Every vote counts, so they say, but a lot of people, no matter how seriously they take their civic responsibility, probably derive some small comfort from the thought that their own vote probably doesn't make that much of a difference. If the guy you voted for loses, then fine, you can spend the next few years griping about the guy who won, safe in the knowledge that you didn't vote for him anyway. And if the guy you voted for wins, well, it's only because lots and lots of other people voted for him, too—so if you ever come to regret casting your ballot in his direction, you can always shrug and say that everyone else was doing it, too. And since you cast your ballot secretly anyway, no one needs to know that you share any of the blame.
But what if your vote was the only one that counted? Would it affect your decision, or how you made it? And what if the entire world knew that it was you who was going to cast that deciding vote? What if you couldn't share the responsibility with millions of other voters? What if the entire world was holding you accountable?
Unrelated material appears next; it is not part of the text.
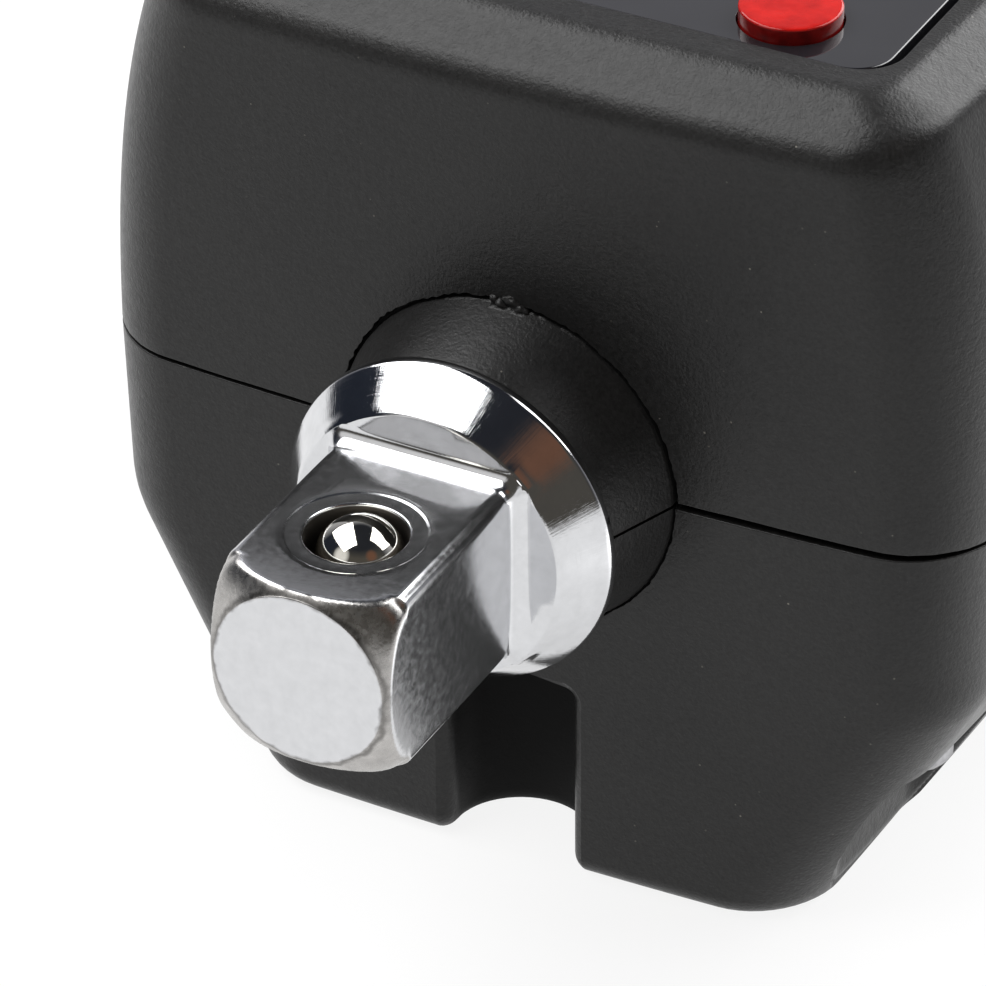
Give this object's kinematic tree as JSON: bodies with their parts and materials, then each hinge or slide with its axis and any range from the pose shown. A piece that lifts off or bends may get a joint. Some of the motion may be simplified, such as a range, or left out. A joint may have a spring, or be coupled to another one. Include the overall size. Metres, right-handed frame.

That's the situation that poor, divorced, drunken, working schlub Earnest "Bud" Johnson (Kevin Costner) finds himself in when a handful of errors, mechanical and otherwise, lead to a situation in which an entire presidential election hinges on him, and him alone. Just as the election in 2000 hinged on Florida, so too this election—in an unspecified year—hinges on Bud's home state of New Mexico. And instead of going through weeks of recounts and legal maneuvers, the state has determined, almost instantaneously, that everything hinges on Bud's town of Texico, in a county so small that every single registered voter can be phoned in just a few hours.